The easiest way to swap from fast fashion to slow fashion is ask yourself a series of questions right before you go to tap that shiny plastic card full of invisible money. The more often you do this the easier it gets.
Question one; Do I need this? Honestly ask yourself this question, could your money be better spent elsewhere? Are you just shopping for the sake of shopping? If you definitely need to purchase something, carry onto question two.
Question two; Has this garment had a previous owner, is it pre-loved? If your answer is ‘Yes!’ head straight to the counter and give that baby a second life. Pre-loved clothing is a great alternative, and you can get some items that have never been worn, perhaps they were the wrong size for someone else but perfect for you. I recently bought a brand-new pair of Veja sneakers half price off Facebook Marketplace. The previous owner didn’t fit into them. I’ve worn them every day since I bought them so if you take into consideration cost per wear, they’ve cost me $0, that’s a bargain if you ask me.
Question three; Can I rent it? If you’re out buying an outfit for a specific function, ever considered renting? Rental is a great way to keep a ‘fresh’ wardrobe without the price tag. You can wear a different $1,000 dress to every wedding you attend for a year and pay less than $500 total. That is a huge saving, not to mention how amazing you will look at each wedding wearing something that you otherwise would have only got one wear out of because you decided this month floral was your jam.
Question four; how much does this garment cost? This question is an instant weed killer. A tee shirt should not cost $35, if you break this down it means that it would wholesale for $17, which means the cost to make it was about $9. This $9 includes fabric, trims, dying, cutting, and making (yep somebody’s wage!), this is an unsustainable business model. So, what is the true cost of a tee-shirt? On average for a small brand, a tee-shirt will cost around $35 to make in Australia which means its retail price is minimum $120-$150. Tee-shirts are the most basic item to make, so anything less than $80* is most likely not ethically made. This is the reason why a lot of sustainable fashion is higher priced, everything is taken into consideration, from the cost of fabric, zips, buttons, swing tags, cutting, making, embroidery whatever it takes to make it needs to be factored in. *It should also be noted that more established brands have the advantage of making large quantities which brings down their retail price but no piece of clothing should be less than around $60.

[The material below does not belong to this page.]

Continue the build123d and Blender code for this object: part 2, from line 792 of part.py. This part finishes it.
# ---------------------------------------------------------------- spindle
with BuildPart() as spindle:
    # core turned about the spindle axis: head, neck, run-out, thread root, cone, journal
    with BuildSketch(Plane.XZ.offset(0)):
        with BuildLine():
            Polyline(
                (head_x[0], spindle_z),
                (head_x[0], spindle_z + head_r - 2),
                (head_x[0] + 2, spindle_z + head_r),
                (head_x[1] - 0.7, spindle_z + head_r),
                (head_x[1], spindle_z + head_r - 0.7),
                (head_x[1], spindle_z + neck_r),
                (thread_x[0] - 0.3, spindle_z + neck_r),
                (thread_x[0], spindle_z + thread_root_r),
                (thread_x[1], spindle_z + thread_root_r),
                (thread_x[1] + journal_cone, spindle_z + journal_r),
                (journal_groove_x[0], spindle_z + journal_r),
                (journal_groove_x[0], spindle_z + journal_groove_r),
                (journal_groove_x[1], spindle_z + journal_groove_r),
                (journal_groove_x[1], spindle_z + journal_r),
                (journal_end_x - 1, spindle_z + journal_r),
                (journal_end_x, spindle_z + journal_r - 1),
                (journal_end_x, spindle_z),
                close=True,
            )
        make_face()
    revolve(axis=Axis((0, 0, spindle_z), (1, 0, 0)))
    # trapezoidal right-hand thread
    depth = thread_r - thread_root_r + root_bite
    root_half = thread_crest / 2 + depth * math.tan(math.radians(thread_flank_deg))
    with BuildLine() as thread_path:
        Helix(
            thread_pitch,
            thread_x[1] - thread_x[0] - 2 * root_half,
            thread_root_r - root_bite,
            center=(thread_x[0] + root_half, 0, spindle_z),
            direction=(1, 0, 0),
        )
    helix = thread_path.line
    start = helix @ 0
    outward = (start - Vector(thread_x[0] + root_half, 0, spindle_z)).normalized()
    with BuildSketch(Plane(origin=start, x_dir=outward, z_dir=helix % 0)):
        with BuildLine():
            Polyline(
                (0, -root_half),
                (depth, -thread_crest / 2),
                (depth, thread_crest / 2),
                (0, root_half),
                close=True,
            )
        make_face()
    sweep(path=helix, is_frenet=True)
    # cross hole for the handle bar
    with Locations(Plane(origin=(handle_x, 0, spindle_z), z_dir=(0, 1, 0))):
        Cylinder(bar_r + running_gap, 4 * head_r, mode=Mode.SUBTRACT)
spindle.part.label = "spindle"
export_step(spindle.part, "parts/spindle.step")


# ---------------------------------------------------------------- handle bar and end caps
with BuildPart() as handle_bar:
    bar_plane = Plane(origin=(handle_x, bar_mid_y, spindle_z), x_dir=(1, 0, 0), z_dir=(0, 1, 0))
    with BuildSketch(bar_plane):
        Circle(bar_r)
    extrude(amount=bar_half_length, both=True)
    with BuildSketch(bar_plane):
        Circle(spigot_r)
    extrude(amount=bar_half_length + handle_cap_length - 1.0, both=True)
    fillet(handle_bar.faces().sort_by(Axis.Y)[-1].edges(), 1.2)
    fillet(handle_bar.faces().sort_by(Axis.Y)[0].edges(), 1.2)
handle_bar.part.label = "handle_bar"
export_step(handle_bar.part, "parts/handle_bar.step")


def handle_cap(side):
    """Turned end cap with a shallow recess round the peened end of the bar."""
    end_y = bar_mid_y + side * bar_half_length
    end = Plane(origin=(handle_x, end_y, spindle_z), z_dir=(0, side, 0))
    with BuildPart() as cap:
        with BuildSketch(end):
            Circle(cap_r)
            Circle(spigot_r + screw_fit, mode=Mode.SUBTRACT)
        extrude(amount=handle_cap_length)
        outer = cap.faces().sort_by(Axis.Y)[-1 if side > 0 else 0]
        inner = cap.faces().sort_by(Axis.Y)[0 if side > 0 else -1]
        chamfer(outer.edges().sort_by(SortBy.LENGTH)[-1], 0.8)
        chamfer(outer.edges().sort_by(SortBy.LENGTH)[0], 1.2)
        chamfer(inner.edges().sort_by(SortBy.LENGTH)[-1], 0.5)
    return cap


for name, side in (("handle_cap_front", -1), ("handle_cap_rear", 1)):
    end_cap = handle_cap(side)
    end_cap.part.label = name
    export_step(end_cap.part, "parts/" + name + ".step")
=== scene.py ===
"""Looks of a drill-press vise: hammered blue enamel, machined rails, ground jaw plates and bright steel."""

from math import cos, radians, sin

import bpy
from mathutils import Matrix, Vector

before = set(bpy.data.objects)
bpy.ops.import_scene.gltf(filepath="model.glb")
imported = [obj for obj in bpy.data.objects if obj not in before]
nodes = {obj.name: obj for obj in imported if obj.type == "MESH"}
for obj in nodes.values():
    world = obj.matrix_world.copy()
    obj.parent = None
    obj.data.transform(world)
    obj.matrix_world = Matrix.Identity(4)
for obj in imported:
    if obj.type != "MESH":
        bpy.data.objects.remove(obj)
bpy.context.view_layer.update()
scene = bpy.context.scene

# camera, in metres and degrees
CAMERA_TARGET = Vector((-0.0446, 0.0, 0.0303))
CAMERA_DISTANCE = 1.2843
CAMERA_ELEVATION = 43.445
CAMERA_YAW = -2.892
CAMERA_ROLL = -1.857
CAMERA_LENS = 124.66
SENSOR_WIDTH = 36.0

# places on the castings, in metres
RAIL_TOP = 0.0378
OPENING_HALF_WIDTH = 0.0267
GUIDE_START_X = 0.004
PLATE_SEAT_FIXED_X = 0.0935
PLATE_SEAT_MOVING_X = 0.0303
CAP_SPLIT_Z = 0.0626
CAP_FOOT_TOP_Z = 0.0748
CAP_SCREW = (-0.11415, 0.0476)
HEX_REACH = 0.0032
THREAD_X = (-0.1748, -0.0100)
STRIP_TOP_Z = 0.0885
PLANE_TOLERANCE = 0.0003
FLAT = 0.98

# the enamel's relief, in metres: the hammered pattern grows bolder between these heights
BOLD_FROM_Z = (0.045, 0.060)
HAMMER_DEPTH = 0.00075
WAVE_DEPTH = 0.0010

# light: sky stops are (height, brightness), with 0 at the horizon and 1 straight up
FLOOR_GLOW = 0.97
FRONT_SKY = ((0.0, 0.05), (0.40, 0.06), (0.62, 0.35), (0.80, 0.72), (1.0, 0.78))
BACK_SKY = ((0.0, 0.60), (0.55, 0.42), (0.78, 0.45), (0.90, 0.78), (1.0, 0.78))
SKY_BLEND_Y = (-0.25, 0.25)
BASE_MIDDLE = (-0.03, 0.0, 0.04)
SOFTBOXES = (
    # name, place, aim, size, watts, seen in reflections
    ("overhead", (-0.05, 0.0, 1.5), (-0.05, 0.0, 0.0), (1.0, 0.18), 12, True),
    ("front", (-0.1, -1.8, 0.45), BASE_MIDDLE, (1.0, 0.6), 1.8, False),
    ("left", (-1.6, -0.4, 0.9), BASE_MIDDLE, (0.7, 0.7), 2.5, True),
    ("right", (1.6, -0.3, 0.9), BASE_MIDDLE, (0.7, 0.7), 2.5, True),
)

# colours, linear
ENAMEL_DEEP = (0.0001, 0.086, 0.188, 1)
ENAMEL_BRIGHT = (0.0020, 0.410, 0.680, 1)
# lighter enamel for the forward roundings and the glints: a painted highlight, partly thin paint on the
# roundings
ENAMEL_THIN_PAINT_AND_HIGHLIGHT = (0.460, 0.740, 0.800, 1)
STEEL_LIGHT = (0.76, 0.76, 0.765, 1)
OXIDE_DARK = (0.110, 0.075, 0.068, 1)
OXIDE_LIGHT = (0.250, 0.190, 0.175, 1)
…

Question five; What is this tee-shirt (pants, jacket, shoes whatever you fancy) made of? If it’s organic fabric great you’re winning. Wood based fibres like tencel, and modal are also good options. If you see the word ‘natural’ I’d probably put the ‘natural linen’ shorts back on the rack and slowly back away out of the shop. Unfortunately, unless it’s organic it ain’t really natural. Fabrics like linen are grown using nitrates and treated with harsh chemicals which end up in our waterways and harming our eco-system. Big No, No. Another item I would avoid is activewear made from recycled plastic bottles. Do not go to the gym and sweat it out in a pair of plastic leggings, opt for natural fibres like organic cotton or bamboo, much better for your body as well as our beloved planet. Another great option is clothing made from deadstock fabric, that’s fabric that’s been discarded by big brands and would otherwise be sent to landfill. It’s kind of like a second-hand garment made into a fresh new style. So, check that garment tag or the online description before moving on to question six.

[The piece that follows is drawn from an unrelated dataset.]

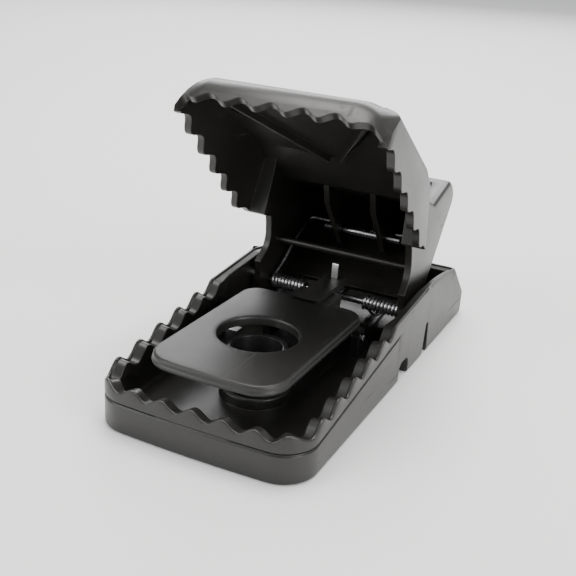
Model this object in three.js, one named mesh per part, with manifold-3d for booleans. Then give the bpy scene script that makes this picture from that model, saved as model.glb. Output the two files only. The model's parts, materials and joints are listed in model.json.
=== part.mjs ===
// Plastic snap mouse trap, drawn in its set position: the jaw is held open over the bait treadle.
// Millimetres, +Z up. The trap stands on z = 0, its width runs along X and its mouth faces -Y.
// Every piece is drawn with y counted back from the tray's front edge, and the whole trap is
// then moved by frontY, so that the open trap's box is centred on the origin.

import * as THREE from 'three';
import { mergeVertices } from 'three/addons/utils/BufferGeometryUtils.js';
import Module from 'manifold-3d';

const wasm = await Module();
wasm.setup();

// Overall sizes
const trapHalfWidth = 25;
const trapLength = 106;
const frontCorner = 8;
const rearCorner = 2.5;
const frontY = -53.77;
const runningGap = 0.3;

// Tray walls and the toothed seam between the tray and the jaw
const wall = 2.2;
const floorThickness = 2;
const seamFrontHeight = 9.6;
const seamSlope = 0.127;
const seamGap = 0.45;
const sideToothHeight = 1.15;
const frontToothHeight = 0.9;
const sideTooth = 8;
const sideToothStart = 5.6;
const sideToothCount = 5.5;
const sideToothEnd = sideToothStart + sideTooth * sideToothCount;
const frontTooth = (2 * trapHalfWidth) / 7;
const shoulderY = 54;

// Tray tail behind the hinge
const hingeRimY = 71;
const hingeRimHeight = 18.5;
const tailRimHeight = 12;
const tailCreaseHeight = 5.5;
const tailRimInset = 3;

// Hinges
const hinge = { y: 71, z: 11 };
const hingePinRadius = 0.9;
const openAngle = THREE.MathUtils.degToRad(53);
const treadlePivot = { y: 58.5, z: 7 };
const treadlePinRadius = 0.8;
const treadleTilt = THREE.MathUtils.degToRad(1);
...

Question six; Where is this garment made? Ok so this question isn’t as easy to answer when you’re in a physical store, but if you have time to go to the shops and try on clothes that you need, you have time to jump on their website and see the transparency behind where they make their products. Ultimate transparency is what you’re looking for including fairtrade certifications and standards. If they say they ‘have a great relationship’ with their garment workers, it could be true, but as a designer you don’t have a say how the people making your clothes are treated especially when working with overseas manufacturers, so take some time to dig a little deeper. If in doubt get in contact with the brand or me and I’ll do a quick recon for you!
So how do we make the swap? Opt for second hand or rental first, if you need a new piece of clothing make sure it’s made from organic or repurposed fabric, try, and find out if there is any transparency on where it has been made and ensure it’s fairly priced and accurately represents the true cost of what it takes to make clothes. Doing this will ensure garments are made with care and will last a lifetime.
Never forget, you get what you pay for and it's the best time ever to support retailers and brands who deserve our support!